## Supplied data
____________________

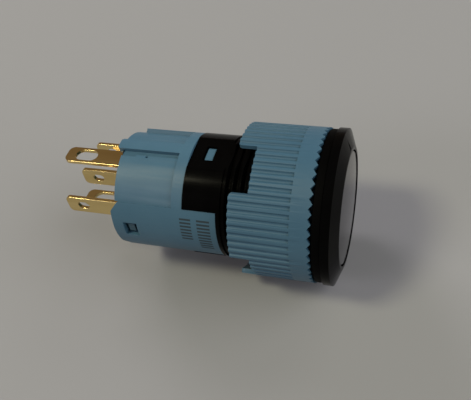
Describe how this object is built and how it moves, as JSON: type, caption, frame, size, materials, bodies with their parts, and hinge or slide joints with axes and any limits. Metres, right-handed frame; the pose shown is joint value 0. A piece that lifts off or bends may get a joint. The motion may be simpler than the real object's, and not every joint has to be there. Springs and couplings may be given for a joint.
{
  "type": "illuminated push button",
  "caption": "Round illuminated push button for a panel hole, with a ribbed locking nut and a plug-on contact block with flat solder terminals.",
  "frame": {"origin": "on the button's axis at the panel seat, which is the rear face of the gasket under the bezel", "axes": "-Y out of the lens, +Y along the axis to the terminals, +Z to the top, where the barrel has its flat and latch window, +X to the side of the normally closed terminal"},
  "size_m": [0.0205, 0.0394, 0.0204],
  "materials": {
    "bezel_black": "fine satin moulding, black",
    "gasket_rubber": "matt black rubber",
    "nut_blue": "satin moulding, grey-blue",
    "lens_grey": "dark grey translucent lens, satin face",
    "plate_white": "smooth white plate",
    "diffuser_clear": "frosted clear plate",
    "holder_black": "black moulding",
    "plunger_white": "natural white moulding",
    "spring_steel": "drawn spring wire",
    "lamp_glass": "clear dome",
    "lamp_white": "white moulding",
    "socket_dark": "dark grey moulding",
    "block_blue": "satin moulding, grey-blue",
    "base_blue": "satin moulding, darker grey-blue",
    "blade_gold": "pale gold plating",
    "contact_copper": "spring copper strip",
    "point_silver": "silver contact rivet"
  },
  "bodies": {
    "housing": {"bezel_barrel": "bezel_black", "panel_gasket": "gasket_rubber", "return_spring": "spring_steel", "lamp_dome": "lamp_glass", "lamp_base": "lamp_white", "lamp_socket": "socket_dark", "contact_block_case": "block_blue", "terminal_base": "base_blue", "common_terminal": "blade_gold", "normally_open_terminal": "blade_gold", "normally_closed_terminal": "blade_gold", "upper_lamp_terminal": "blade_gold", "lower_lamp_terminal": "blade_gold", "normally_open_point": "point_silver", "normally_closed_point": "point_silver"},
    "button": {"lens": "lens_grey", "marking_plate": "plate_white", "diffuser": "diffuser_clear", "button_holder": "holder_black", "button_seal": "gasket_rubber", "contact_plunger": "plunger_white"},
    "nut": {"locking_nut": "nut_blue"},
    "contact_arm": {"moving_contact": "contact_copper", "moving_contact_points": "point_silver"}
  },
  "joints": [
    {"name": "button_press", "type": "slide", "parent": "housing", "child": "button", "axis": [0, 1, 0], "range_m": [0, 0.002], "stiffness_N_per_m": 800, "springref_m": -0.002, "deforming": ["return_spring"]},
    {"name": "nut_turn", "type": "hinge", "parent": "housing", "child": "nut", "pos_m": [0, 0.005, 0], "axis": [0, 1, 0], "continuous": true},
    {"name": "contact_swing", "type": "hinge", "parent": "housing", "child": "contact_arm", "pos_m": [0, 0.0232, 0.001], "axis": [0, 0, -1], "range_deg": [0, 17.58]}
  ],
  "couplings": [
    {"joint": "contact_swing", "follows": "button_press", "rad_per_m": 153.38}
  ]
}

____________________

## What the task requires
Reproduce the material exactly, with every line intact.

## Solution for this task
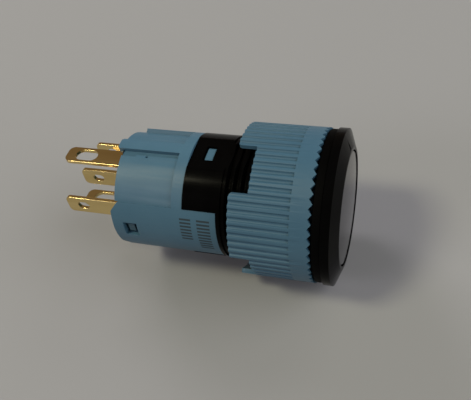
Describe how this object is built and how it moves, as JSON: type, caption, frame, size, materials, bodies with their parts, and hinge or slide joints with axes and any limits. Metres, right-handed frame; the pose shown is joint value 0. A piece that lifts off or bends may get a joint. The motion may be simpler than the real object's, and not every joint has to be there. Springs and couplings may be given for a joint.
{
  "type": "illuminated push button",
  "caption": "Round illuminated push button for a panel hole, with a ribbed locking nut and a plug-on contact block with flat solder terminals.",
  "frame": {"origin": "on the button's axis at the panel seat, which is the rear face of the gasket under the bezel", "axes": "-Y out of the lens, +Y along the axis to the terminals, +Z to the top, where the barrel has its flat and latch window, +X to the side of the normally closed terminal"},
  "size_m": [0.0205, 0.0394, 0.0204],
  "materials": {
    "bezel_black": "fine satin moulding, black",
    "gasket_rubber": "matt black rubber",
    "nut_blue": "satin moulding, grey-blue",
    "lens_grey": "dark grey translucent lens, satin face",
    "plate_white": "smooth white plate",
    "diffuser_clear": "frosted clear plate",
    "holder_black": "black moulding",
    "plunger_white": "natural white moulding",
    "spring_steel": "drawn spring wire",
    "lamp_glass": "clear dome",
    "lamp_white": "white moulding",
    "socket_dark": "dark grey moulding",
    "block_blue": "satin moulding, grey-blue",
    "base_blue": "satin moulding, darker grey-blue",
    "blade_gold": "pale gold plating",
    "contact_copper": "spring copper strip",
    "point_silver": "silver contact rivet"
  },
  "bodies": {
    "housing": {"bezel_barrel": "bezel_black", "panel_gasket": "gasket_rubber", "return_spring": "spring_steel", "lamp_dome": "lamp_glass", "lamp_base": "lamp_white", "lamp_socket": "socket_dark", "contact_block_case": "block_blue", "terminal_base": "base_blue", "common_terminal": "blade_gold", "normally_open_terminal": "blade_gold", "normally_closed_terminal": "blade_gold", "upper_lamp_terminal": "blade_gold", "lower_lamp_terminal": "blade_gold", "normally_open_point": "point_silver", "normally_closed_point": "point_silver"},
    "button": {"lens": "lens_grey", "marking_plate": "plate_white", "diffuser": "diffuser_clear", "button_holder": "holder_black", "button_seal": "gasket_rubber", "contact_plunger": "plunger_white"},
    "nut": {"locking_nut": "nut_blue"},
    "contact_arm": {"moving_contact": "contact_copper", "moving_contact_points": "point_silver"}
  },
  "joints": [
    {"name": "button_press", "type": "slide", "parent": "housing", "child": "button", "axis": [0, 1, 0], "range_m": [0, 0.002], "stiffness_N_per_m": 800, "springref_m": -0.002, "deforming": ["return_spring"]},
    {"name": "nut_turn", "type": "hinge", "parent": "housing", "child": "nut", "pos_m": [0, 0.005, 0], "axis": [0, 1, 0], "continuous": true},
    {"name": "contact_swing", "type": "hinge", "parent": "housing", "child": "contact_arm", "pos_m": [0, 0.0232, 0.001], "axis": [0, 0, -1], "range_deg": [0, 17.58]}
  ],
  "couplings": [
    {"joint": "contact_swing", "follows": "button_press", "rad_per_m": 153.38}
  ]
}